Logically, then, in order to approach Him, purity is a necessary condition. A person must rid themselves of anything impure or unclean, of anything that is sinful in any form. Because the presence of God rejects impurity. Anything impure or unclean repels God—it cannot come close to Him or mix with divinity. Impurity and God are like water and oil; they cannot be combined.
Because of this, all religions have worked hard to define and classify everything that can make a person impure. They have always ended up creating long lists of sins and actions that make men and women impure. And, as a necessary next step, they have established rituals and practices for a person to regain purity. This is how things have been, and this is how our minds often work.
But in Jesus, this entire way of thinking loses its meaning.
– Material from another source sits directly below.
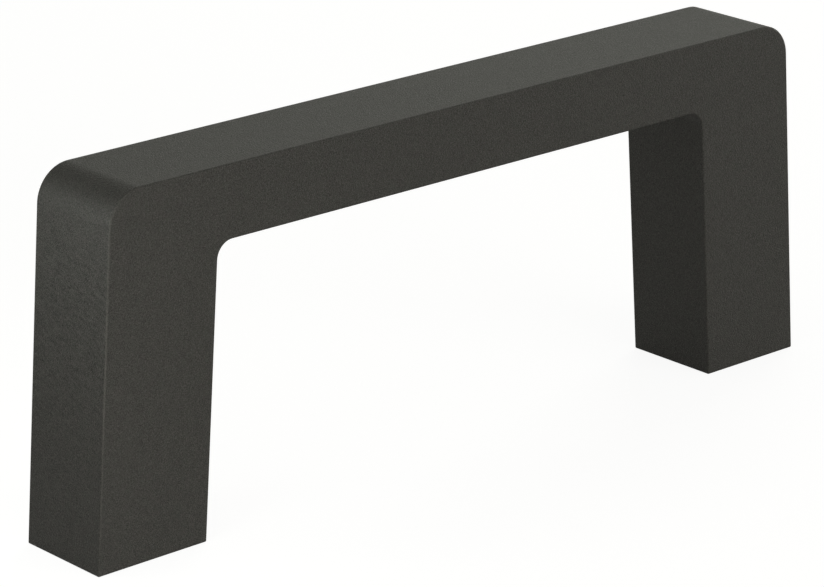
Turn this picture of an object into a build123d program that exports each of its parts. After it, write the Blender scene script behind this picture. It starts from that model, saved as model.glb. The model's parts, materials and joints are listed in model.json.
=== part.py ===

Jesus—God with us—approaches the impure, the sinners. He mixes with them. He makes it clear that He has come to save sinners. Even more, He Himself becomes impure—at least according to the Jewish purity laws. From the moment He is born in a manger, when He is adored by shepherds (who were considered impure by excellence), when He mingles with sinners and eats with them.
In Jesus, God draws near to the impure and extends a saving hand—a hand of unconditional and free love.
And He makes it clear that, beyond all the ritual purity laws—mere human inventions—what truly makes a person impure is the evil that so often comes from their own heart. Who can claim to be pure from this perspective? No one.
That is why He has come—to save us, to heal us, to reconcile us, to give us all a new opportunity. Without excluding anyone. Because we are all impure.